Dataset content ::
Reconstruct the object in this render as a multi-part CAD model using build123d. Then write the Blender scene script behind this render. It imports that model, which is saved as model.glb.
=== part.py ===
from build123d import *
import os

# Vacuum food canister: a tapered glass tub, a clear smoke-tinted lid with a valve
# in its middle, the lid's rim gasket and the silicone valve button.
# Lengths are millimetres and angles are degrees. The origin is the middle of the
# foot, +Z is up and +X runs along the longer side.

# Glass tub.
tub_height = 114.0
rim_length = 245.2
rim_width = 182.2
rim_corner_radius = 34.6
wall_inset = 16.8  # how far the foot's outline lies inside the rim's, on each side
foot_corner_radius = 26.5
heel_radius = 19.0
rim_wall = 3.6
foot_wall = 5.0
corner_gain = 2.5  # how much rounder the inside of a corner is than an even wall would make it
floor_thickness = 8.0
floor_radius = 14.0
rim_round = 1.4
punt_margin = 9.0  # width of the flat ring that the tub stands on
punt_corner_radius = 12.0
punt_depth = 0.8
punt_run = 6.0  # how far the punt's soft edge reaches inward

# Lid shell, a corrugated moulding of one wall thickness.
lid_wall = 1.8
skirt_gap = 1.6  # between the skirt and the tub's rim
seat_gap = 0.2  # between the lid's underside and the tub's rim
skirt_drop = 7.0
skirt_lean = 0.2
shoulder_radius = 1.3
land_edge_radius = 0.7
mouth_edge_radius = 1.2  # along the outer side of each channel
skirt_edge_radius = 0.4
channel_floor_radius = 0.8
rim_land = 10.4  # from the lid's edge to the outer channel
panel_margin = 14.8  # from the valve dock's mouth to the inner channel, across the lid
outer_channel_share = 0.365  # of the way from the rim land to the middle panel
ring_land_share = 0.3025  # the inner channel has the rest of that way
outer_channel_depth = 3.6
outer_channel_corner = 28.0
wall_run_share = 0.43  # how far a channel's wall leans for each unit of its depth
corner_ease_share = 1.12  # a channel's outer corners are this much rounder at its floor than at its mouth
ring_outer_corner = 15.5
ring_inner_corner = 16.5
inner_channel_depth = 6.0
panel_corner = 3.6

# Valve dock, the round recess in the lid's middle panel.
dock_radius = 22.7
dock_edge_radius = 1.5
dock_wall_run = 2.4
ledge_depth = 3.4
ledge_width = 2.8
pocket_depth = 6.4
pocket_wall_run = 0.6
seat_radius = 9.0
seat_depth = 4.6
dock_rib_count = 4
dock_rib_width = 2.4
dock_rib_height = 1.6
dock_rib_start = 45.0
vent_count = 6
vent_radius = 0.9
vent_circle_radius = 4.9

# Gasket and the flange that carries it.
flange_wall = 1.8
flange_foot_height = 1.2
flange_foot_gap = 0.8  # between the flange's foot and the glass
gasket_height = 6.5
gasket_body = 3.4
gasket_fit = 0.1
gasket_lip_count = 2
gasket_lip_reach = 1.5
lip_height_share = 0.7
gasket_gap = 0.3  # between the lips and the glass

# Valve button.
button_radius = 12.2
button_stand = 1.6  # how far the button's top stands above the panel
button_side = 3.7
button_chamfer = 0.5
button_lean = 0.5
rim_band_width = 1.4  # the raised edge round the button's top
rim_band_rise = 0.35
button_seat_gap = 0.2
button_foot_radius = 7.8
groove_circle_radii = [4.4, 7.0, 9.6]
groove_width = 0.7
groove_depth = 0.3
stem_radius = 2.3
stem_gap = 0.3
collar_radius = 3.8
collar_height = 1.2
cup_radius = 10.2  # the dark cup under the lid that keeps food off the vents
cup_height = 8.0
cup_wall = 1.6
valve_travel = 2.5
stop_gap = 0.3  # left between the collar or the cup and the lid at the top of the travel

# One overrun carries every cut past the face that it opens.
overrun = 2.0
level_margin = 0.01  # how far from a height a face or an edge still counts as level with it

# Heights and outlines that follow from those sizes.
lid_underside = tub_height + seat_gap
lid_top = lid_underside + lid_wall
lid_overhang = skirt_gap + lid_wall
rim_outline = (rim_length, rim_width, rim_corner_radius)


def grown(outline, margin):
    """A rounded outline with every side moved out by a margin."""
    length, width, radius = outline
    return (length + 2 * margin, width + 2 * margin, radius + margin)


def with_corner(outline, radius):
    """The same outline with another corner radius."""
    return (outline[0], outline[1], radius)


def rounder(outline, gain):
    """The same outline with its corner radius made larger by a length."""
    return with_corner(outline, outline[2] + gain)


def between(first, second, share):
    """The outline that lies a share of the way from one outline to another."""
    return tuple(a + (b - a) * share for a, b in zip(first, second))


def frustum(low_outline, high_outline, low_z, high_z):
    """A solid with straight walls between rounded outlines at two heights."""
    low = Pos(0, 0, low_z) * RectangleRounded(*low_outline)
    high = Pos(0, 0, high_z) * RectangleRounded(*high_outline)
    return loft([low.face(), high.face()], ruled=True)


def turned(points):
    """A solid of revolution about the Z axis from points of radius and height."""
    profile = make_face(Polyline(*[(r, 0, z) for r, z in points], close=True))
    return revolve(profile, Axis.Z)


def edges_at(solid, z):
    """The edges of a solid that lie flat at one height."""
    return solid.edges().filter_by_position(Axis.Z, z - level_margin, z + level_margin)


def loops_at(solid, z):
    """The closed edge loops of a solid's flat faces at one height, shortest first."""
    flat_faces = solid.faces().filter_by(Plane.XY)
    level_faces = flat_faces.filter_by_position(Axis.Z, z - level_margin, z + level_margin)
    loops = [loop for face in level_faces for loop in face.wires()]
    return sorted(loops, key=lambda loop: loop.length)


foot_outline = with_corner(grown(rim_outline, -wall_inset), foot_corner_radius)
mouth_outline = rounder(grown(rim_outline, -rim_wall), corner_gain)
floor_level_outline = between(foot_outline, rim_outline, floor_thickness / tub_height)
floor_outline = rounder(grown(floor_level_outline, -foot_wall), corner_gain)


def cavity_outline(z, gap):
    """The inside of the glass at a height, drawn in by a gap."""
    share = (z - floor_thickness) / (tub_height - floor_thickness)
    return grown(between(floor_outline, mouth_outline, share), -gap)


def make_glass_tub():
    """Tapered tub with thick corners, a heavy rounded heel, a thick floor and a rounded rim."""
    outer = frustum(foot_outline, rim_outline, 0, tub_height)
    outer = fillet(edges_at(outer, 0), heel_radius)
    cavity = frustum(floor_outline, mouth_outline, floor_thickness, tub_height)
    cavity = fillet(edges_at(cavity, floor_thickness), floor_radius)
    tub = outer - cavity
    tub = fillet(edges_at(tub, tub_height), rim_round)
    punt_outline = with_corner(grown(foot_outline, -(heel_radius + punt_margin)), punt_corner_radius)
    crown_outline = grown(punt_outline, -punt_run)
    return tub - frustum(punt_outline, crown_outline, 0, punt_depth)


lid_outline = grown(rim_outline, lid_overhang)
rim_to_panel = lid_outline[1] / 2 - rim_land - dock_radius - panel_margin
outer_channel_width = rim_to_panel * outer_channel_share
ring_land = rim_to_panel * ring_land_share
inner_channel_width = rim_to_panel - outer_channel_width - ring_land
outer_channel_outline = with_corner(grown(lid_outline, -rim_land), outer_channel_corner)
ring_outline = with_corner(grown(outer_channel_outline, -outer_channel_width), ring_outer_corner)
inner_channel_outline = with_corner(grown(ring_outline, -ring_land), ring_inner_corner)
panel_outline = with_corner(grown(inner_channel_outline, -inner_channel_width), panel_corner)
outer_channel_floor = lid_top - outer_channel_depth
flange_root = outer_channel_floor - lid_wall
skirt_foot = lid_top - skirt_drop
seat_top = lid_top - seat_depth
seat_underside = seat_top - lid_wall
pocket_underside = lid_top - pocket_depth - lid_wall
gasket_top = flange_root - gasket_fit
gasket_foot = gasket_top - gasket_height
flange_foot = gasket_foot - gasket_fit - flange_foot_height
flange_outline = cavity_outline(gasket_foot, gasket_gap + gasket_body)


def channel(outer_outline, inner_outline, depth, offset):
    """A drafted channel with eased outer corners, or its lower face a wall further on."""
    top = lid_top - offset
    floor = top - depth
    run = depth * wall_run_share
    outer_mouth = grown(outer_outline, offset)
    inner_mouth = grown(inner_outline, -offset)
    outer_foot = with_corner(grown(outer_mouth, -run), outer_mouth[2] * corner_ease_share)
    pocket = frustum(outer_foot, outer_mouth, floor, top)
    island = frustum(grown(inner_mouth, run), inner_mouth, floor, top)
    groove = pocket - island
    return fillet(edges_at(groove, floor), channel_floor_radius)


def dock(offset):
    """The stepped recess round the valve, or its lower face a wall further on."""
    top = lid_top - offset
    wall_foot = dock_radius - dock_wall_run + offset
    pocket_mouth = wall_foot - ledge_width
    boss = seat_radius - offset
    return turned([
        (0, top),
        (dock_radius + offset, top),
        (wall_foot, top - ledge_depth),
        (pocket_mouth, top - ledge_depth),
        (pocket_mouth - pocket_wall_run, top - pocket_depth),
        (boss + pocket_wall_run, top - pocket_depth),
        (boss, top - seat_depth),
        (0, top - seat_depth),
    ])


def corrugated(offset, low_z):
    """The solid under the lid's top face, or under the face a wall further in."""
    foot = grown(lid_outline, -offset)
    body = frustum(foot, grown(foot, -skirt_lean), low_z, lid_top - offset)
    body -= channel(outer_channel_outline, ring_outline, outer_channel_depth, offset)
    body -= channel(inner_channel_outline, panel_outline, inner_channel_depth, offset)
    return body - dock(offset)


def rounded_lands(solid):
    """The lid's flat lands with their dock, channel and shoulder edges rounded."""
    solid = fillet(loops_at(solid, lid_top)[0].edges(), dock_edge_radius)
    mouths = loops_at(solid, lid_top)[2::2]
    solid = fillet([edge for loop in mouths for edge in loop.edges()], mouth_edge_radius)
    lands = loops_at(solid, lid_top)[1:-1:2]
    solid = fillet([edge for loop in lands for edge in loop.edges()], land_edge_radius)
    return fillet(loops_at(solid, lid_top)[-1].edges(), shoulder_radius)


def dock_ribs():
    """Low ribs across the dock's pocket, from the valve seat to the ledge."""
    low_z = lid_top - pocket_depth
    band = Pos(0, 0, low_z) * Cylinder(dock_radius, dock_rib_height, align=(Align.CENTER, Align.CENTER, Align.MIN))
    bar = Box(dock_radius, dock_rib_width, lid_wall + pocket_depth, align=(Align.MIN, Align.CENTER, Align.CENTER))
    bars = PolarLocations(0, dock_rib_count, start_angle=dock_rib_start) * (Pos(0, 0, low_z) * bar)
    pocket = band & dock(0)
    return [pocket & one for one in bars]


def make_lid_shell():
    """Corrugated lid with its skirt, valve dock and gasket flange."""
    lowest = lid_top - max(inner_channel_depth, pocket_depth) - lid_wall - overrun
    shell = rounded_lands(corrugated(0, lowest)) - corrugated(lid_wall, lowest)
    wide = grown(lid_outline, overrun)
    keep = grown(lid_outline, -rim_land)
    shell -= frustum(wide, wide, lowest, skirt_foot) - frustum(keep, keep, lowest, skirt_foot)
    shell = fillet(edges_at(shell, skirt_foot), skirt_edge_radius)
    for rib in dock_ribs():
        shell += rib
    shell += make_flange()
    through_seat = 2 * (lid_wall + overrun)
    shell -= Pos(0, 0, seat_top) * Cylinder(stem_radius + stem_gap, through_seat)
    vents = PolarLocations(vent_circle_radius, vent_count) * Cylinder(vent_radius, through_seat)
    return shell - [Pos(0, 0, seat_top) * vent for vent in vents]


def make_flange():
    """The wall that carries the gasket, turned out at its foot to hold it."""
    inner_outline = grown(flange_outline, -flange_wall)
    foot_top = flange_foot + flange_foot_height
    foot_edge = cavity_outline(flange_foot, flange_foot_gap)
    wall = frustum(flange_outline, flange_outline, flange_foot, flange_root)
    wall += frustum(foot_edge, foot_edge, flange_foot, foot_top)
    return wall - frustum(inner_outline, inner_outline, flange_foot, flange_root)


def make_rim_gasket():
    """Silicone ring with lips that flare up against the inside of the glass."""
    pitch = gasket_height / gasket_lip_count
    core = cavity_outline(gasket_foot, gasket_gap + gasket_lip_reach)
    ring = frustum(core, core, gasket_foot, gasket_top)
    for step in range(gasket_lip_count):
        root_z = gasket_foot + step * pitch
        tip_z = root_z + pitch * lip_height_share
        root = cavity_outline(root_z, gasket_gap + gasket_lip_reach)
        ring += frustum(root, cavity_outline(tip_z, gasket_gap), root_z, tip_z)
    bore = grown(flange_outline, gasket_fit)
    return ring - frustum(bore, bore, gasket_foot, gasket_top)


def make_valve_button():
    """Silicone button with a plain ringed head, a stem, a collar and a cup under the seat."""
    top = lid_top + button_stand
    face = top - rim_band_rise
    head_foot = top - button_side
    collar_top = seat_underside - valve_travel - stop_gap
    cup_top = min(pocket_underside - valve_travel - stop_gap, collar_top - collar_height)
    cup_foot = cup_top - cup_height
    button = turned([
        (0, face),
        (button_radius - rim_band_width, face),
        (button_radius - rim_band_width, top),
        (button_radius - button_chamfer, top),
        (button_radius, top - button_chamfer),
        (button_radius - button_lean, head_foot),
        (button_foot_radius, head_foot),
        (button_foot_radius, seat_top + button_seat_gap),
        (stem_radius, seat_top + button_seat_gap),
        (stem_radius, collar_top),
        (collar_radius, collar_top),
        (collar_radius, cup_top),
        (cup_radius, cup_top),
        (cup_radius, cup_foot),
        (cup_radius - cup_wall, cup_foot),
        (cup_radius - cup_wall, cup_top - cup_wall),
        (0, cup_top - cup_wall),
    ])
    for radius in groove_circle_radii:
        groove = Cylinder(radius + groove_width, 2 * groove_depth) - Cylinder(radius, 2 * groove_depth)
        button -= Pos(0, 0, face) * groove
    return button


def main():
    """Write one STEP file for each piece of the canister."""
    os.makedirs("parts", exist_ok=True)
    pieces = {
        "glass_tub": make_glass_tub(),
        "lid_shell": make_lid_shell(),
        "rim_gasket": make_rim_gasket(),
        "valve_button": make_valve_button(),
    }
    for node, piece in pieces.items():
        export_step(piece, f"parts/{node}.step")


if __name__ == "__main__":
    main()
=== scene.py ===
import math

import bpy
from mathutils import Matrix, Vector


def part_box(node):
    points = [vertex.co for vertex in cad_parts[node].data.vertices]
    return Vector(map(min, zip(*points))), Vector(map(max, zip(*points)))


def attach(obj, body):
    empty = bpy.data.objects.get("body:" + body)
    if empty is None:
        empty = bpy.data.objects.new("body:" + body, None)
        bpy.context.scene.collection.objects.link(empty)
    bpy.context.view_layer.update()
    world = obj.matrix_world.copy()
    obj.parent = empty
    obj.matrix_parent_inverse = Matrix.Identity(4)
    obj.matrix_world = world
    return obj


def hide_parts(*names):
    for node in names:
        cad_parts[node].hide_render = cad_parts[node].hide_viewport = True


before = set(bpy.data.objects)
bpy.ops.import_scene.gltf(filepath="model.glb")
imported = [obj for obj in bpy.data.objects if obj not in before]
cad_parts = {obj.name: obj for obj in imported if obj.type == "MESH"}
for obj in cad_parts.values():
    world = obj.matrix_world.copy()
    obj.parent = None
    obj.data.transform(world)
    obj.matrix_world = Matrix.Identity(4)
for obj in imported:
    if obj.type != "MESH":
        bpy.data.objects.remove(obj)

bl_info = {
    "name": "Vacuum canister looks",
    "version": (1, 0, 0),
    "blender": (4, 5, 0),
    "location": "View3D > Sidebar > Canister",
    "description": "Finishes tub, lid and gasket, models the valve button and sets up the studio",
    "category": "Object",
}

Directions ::
Everything from the line containing "return button" through the final line of the listing, inclusive, must be reproduced exactly; leave out the rest.

Final answer ::
    return button


def main():
    """Write one STEP file for each piece of the canister."""
    os.makedirs("parts", exist_ok=True)
    pieces = {
        "glass_tub": make_glass_tub(),
        "lid_shell": make_lid_shell(),
        "rim_gasket": make_rim_gasket(),
        "valve_button": make_valve_button(),
    }
    for node, piece in pieces.items():
        export_step(piece, f"parts/{node}.step")


if __name__ == "__main__":
    main()
=== scene.py ===
import math

import bpy
from mathutils import Matrix, Vector


def part_box(node):
    points = [vertex.co for vertex in cad_parts[node].data.vertices]
    return Vector(map(min, zip(*points))), Vector(map(max, zip(*points)))


def attach(obj, body):
    empty = bpy.data.objects.get("body:" + body)
    if empty is None:
        empty = bpy.data.objects.new("body:" + body, None)
        bpy.context.scene.collection.objects.link(empty)
    bpy.context.view_layer.update()
    world = obj.matrix_world.copy()
    obj.parent = empty
    obj.matrix_parent_inverse = Matrix.Identity(4)
    obj.matrix_world = world
    return obj


def hide_parts(*names):
    for node in names:
        cad_parts[node].hide_render = cad_parts[node].hide_viewport = True


before = set(bpy.data.objects)
bpy.ops.import_scene.gltf(filepath="model.glb")
imported = [obj for obj in bpy.data.objects if obj not in before]
cad_parts = {obj.name: obj for obj in imported if obj.type == "MESH"}
for obj in cad_parts.values():
    world = obj.matrix_world.copy()
    obj.parent = None
    obj.data.transform(world)
    obj.matrix_world = Matrix.Identity(4)
for obj in imported:
    if obj.type != "MESH":
        bpy.data.objects.remove(obj)

bl_info = {
    "name": "Vacuum canister looks",
    "version": (1, 0, 0),
    "blender": (4, 5, 0),
    "location": "View3D > Sidebar > Canister",
    "description": "Finishes tub, lid and gasket, models the valve button and sets up the studio",
    "category": "Object",
}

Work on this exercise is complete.